Vectorial Fourier ptychography for high-resolution widefield polarization imaging in pathology and research
Unmet Need
In the United States, over 10,000 diagnostic imaging centers rely on microscopy for diagnostics, with 70-80% of healthcare decisions dependent on timely pathology-based tests, a demand that is expected to grow. Fourier ptychography offers a solution by merging multiple low-resolution images to create detailed, high-resolution composites across wide fields of view. However, this technique does not exploit polarization imaging, which captures additional detail in anisotropic tissue samples common in pathology. There is a need for a method that integrates Fourier ptychography with polarization imaging to enable high-resolution imaging of complex samples with wide fields of view.
Technology
Duke inventors have developed an advanced imaging system for high-resolution, widefield imaging of complex samples. This is intended to be used in healthcare diagnostic and biomedical research applications and is compatible with existing light and fluorescence microscopes. Specifically, this technology is a complete solution to integrate polarization imaging with Fourier ptychography (hardware and software). Vectorial Fourier ptychography (vFP) utilizes variable-angle illumination to recover the quantitative complex polarimetric properties of a specimen at high resolution in a large field-of-view. Variable angle illumination is achieved with an array of light and two polarization filters, and corresponding software includes an algorithm designed to solve for polarization properties of the sample at each spatial location. Properties may include sample phase, sample retardance, sample orientation, and sample diattenuation. This has been demonstrated in a variety of samples including the USAF resolution test target, mineral samples (randomly oriented monosodium urate crystals), and thin sections of fixed cardiac tissue to detect plaques – an important diagnostic indicator of the presence of cardiac amyloidosis.
Other Applications
This technology could be used for a variety of biomedical applications including digital pathology, hematology, immunohistochemistry and neuroanatomy.
Advantages
- Compatibility: The computational imaging method can be applied to any existing microscope hardware.

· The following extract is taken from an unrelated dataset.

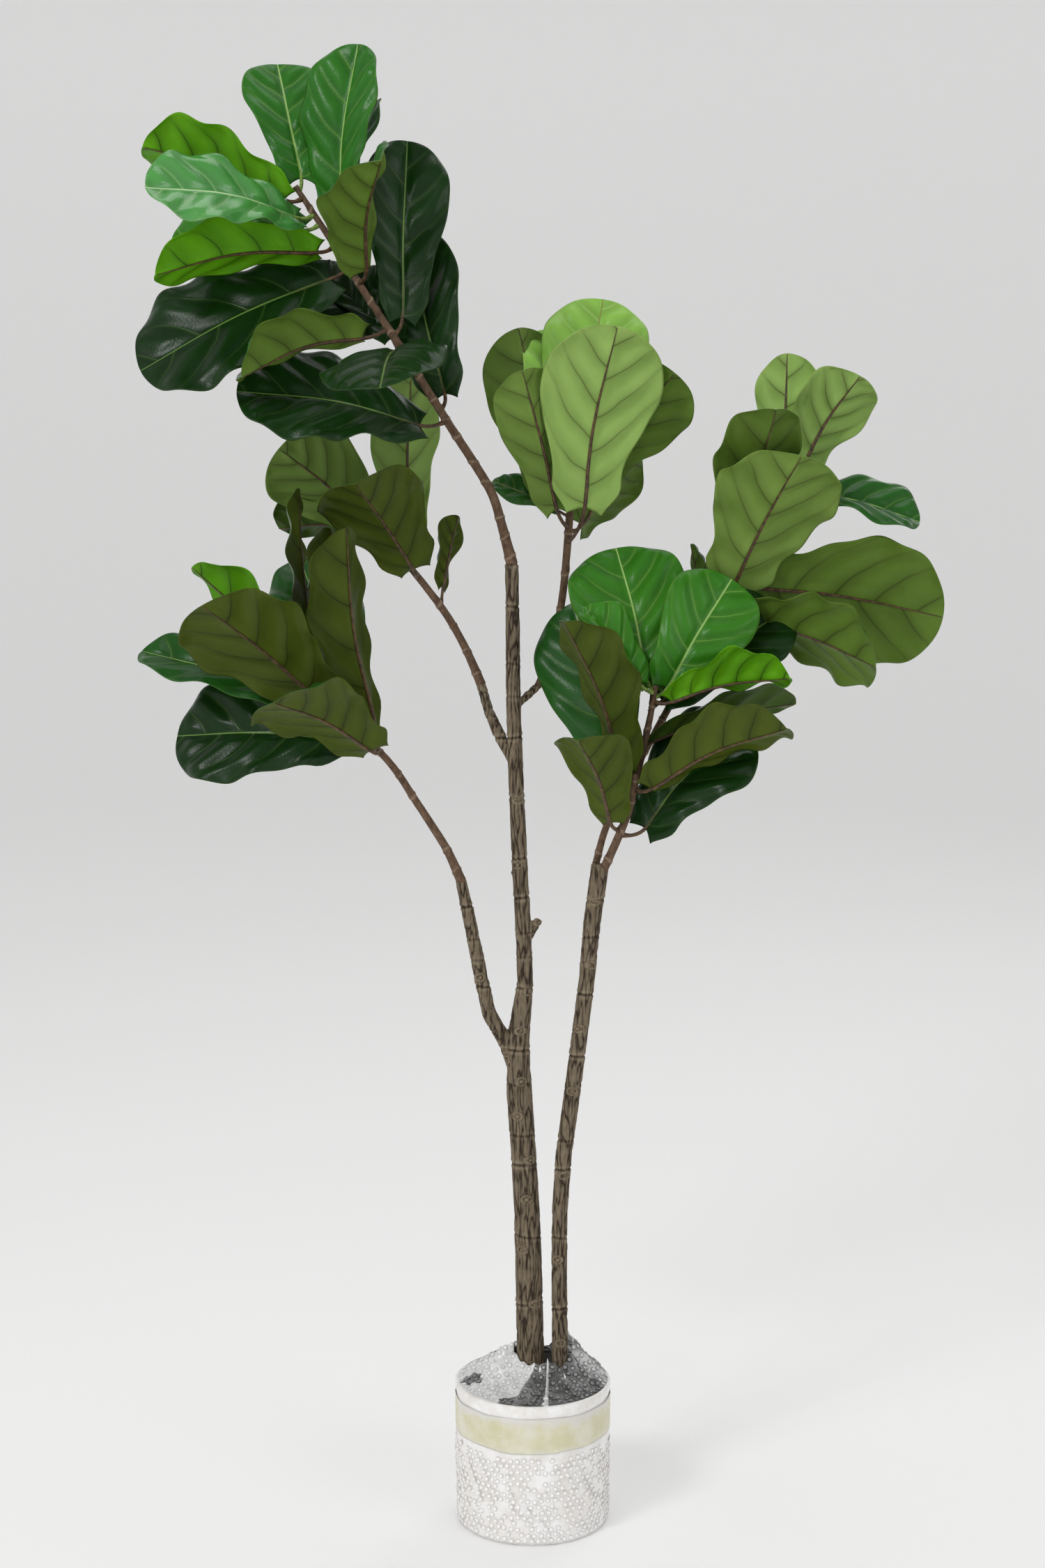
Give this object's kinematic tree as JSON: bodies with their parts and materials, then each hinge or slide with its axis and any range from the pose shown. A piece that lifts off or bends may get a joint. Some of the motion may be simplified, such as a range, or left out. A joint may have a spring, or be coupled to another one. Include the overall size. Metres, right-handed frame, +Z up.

- Efficiency: It enables faster imaging by eliminating the need for step-and-repeat tiling strategies to cover large areas.
- Enhanced Resolution: It improves spatial resolution across large fields-of-view beyond the standard optical limits imposed by an imaging lens, while also reducing image complexity.
- Image Quality: The system removes the effects of polarization-dependent aberrations from final image reconstructions, resulting in clearer and more accurate images.